A peculiar case is Dutch still-life art, which persistently features lemons. When counted, it was found that 51 percent of all paintings produced in the mid-17th century featured a citrus fruit, typically with a curl of peel. In recent history, citrus’ biggest role was played in the birth of the Sicilian mafia. In the late 19th century, a rapid increase in the demand for citrus (caused by the discovery that vitamin C could cure scurvy) gave early mafiosos an opportunity to target Sicily’s nascent citrus farmers – soon, the mafia gained control of the island’s industry.
In his garden, Karim has almost finished work for the day. He mostly keeps busy in the mornings, when he comes to check in on the trees. He checks if they need water, and if there are any infestations. Sometimes, nothing is needed.
“Farming practices have changed. They used to be labor intensive, now it is more about establishing a system where diverse components in the soil do a lot of the work. Once that is set, your work starts to decrease and your output increases,” he says.
The system that Karim is describing is based on the concept of cover crops, where in permaculture, plants are grown to protect and improve the soil during periods when the land would otherwise be bare.
“This is how I protect my trees from dehydration. Once the soil is exposed to the sun, all things living there would die.”
This year, Karim continues, he is trying new things on his land.
“I don’t want to plant things purposefully, I want them to grow on their own. This tomato for example, I will leave it to grow as it likes. I am experimenting.”
Other growers along the coast do the opposite – they aim to maximize control and output. Many have shifted from citrus to avocados or bananas, which bring a quicker profit.
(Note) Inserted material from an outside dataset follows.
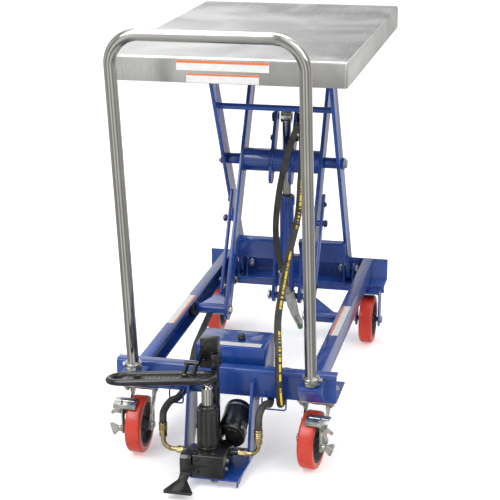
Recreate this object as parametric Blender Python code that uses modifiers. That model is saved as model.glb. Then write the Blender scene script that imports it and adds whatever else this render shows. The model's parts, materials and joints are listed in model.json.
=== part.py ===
"""Mobile scissor lift table with a foot pump, modelled at real size, raised, in metres with +Z up.

X runs across the table, Y from the push handle to the rear, and Z up from the floor. Inside the
functions every Y is measured back from the front face of the front cross member: FRONT_Y turns
that into the model's own frame, whose origin is at the middle of the table's footprint.
"""

import math

import bmesh
import bpy
from mathutils import Matrix, Vector

# ---------------------------------------------------------------- driving dimensions
FRONT_Y = -0.30953        # front face of the front cross member
GAP = 0.0003              # kept between pieces that touch
SHEET = 0.003             # pressed steel sheet

DECK_WIDTH = 0.500
DECK_LENGTH = 0.810
DECK_FRONT = 0.0295
DECK_TOP = 0.8684
SKIRT = 0.0533

MEMBER_HALF = 0.2418      # half width of the front cross member
MEMBER_BOTTOM = 0.1454
MEMBER_TOP = 0.2098
TRAY_DEPTH = 0.1175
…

Citrus trees need several years to give fruit, while banana plants yield almost directly. And some landowners, who once bought orchards from people in the south, now sell their land for real estate or construction.
The planning policies in Lebanese towns and cities encourage such transition from agriculture to construction, and fail to protect the few remaining orchards. In Saida, there is the Dam Wel Farz reallotment project announced by MP Bahia Hariri, where orchards in the Wastani area were turned into land open for real estate development. Ismael Sheikh Hassan from the Nohyee el Ard initiative in Saida said in an interview that land with “public and social” value was transformed into capital, which “led to the accumulation of plots in the hands of a few rich people from the city.”
These developments are often interlinked as well: since banana cultivation has a short lifespan, no more than three years, it provides an interim solution while landowners wait for authorization to turn their agricultural lands into realty development.
When looking through the typewritten report from 1951, this was already a speculation. In the future, the report says, Lebanon’s coastal land “may well be turned over to the production of bananas and more profitable crops.”
True. But there are also growers like Karim who continue tending to their citrus trees.